Which version of SomaticSeq did you use? I'll try to figure out what went wrong. I think the problem is that in the Ensemble.sSNV.tsv and Ensemble.sINDEL.tsv files, the final column TrueVariant_or_False only has nan values. But you did provide the truth snv and indel files so I might have a bug when there is a particular set of callers being invoked. Can you confirm that when you do not pass the strelka vcf files, the TrueVariant_or_False column has 0 and 1 values?

robinjugas commented 3 years ago

somaticseq = 3.6.2 I checked, but with or without strelka included, there is not nans but 0/1 values in that column TrueVariant_or_False. That was from consensus, my mistake. TRAINING_without_strelky.zip TRAINING_with_strelka.zip somaticseq_train_with_strelka.log

litaifang commented 3 years ago

Sorry for taking this long to get around to investigating the problem. The error is due to Strelka having removed the "SomaticEVS" in the INFO field, which SomaticSeq filled in as False if the variant is in Strelka VCF (because if something is missing in INFO, it's assuming that thing is a boolean flag), and filled in the default nan if the variant is not in the Strelka VCF. The mix of nan and False broke the machine learning classifier. I'll think about what to do with it and fix that over the weekend.

litaifang commented 3 years ago

I did notice that, in Strelka VCF's header, the strelka command has --disableEVS option, so that may be why the SomaticEVS field is missing in the VCF file.
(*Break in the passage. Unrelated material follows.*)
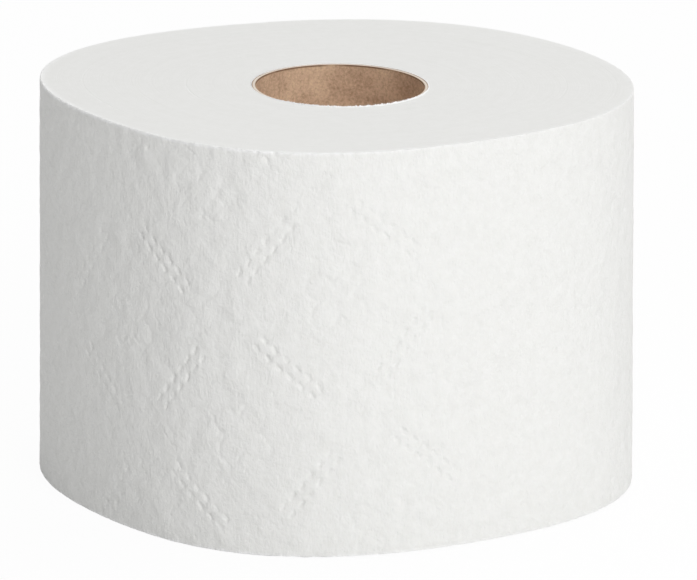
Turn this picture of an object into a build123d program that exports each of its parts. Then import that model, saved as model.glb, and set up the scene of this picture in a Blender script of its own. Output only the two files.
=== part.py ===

litaifang commented 3 years ago

@robinjugas , you can try out the latest commit. SomaticSeq will just evaluate missing SomaticEVS values as nan, which xgboost can handle just fine.

robinjugas commented 3 years ago

Hello, yes I will try in meantime. I forgot that we applied --disableEVS. That was desirable as we wanted to lower the threshold.